Juicio digital
Luís Ángel Fernández Hermana - @luisangelfh
23 agosto, 2016
Editorial: 24
Fecha de publicación original: 18 junio, 1996
Fecha de publicación: 18/06/1996. Editorial 24.
Quien mal siembra, mal cosecha
El 12 de junio de 1996 será celebrado durante mucho tiempo como una especie de cumpleaños de Internet. La sentencia emitida ese día por el tribunal de Filadelfia en la que declaraba inconstitucional la ley de Decencia en las Comunicaciones (CDA), no solamente es el primer dictamen de esta envergadura sobre el intento de un gobierno de censurar los contenidos de la Red, sino que su texto debería ser materia de lectura obligatoria por igual para cibernautas y analfabetos digitales. Los tres jueces –Dolores K. Sloviter, Stewart Dalzell y Ronald Buckwalter–pertenecían a este último grupo cuando les llegó la demanda presentada por más de 50 organizaciones defensoras de la libertad de expresión contra la llamada “Ley Clinton”. En menos de dos meses, los magistrados se convirtieron no sólo en avezados cibernautas, sino que comprendieron con meridiana claridad las reglas del juego y el complejo entramado del planeta virtual. Aunque el gobierno de EEUU ya ha anunciado que apelará ante el Tribunal Supremo, éste tendrá que atenerse a la fundamentación elaborada por la corte de Filadelfia y después decidir si en base a ella acepta o modifica el veredicto.

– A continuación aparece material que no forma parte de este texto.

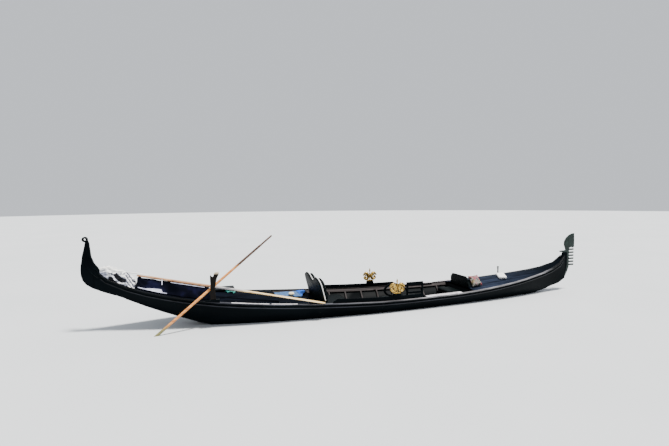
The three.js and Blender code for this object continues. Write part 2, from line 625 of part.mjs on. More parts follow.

La sentencia ha dejado caer –en medio del debate sobre qué es y para qué sirve Internet– una poderosa carga de profundidad que, sin lugar a dudas, irá explosionando a través de millones de ordenadores durante mucho tiempo. En un momento en que la manta de la economía amenaza con envolver a Internet como un sudario y los nuevos tiburones del ciberespacio exhiben con orgullo sus resplandecientes fauces repletas de dólares, los jueces le han sacado brillo a las implicaciones sociales y políticas de la Red para encontrar allí las razones de su defensa. Sin despreciar las connotaciones comerciales de Internet (¡cómo iban a cometer semejante pecado en EEUU!), los jueces ponen en el centro de su análisis lo que estiman es el mayor valor que aporta este sistema de comunicación: la creación de una plaza universal donde todo el mundo puede hablar o escuchar. La palabra es la gran protagonista de la sentencia, y no sólo porque la demanda judicial tuviera como objetivo la defensa de la libertad de expresión. Sino porque los jueces descubren que Internet alumbra a formas democráticas de comunicación y participación que no existen –ni en la forma ni en la esencia– en el mundo real.
Curiosamente, mientras por un lado la sentencia establece el carácter universal de Internet y, por tanto, la dificultad de aplicar una censura a países que no están bajo la Constitución de EEUU (más de uno en el Departamento de Defensa debe haber pensado: estos jueceeees…), por el otro, reconoce los beneficios de esta universalidad que permite extender el ejercicio de derechos democráticos más allá de las propias fronteras.
Por ahora, sería tanto como pedirle peras al olmo recomendarle a nuestros gobernantes que se leyeran la sentencia de Filadelfia con atención. Posiblemente del texto puro y desnudo tan sólo sacarían la conclusión de que esto de las redes electrónicas es mucho más serio de lo que pensaban y que deben encontrar medios más contundentes para controlarla. Esta tentación no quedará diluida, desde luego, por la minuciosa fundamentación elaborada por los jueces de EEUU sobre la ilegalidad y futilidad del intento. Por tanto, volverán a la carga.
Como dijo Herbert I. Schiller durante su reciente visita a Barcelona, la gran cuestión sobre el futuro de Internet será si habrá suficiente gente dentro del sistema con la voluntad de mantenerlo libre. Afirmación que tiene más valor al venir de una persona que, según confesión propia, no se conecta y que está firmemente convencida de que, al final, la Red será controlada por las grandes corporaciones. A él, con cariño, también le recomiendo que lea la sentencia, porque nunca en la historia de las comunicaciones a través de los medios tradicionales (escritos y audiovisuales), que él tanto conoce, se había producido un análisis político tan minucioso de un nuevo medio. Y nunca, por supuesto, ese nuevo medio comprometía de tal manera, como lo hace la Red, a la estructura de poder que trata de controlarla.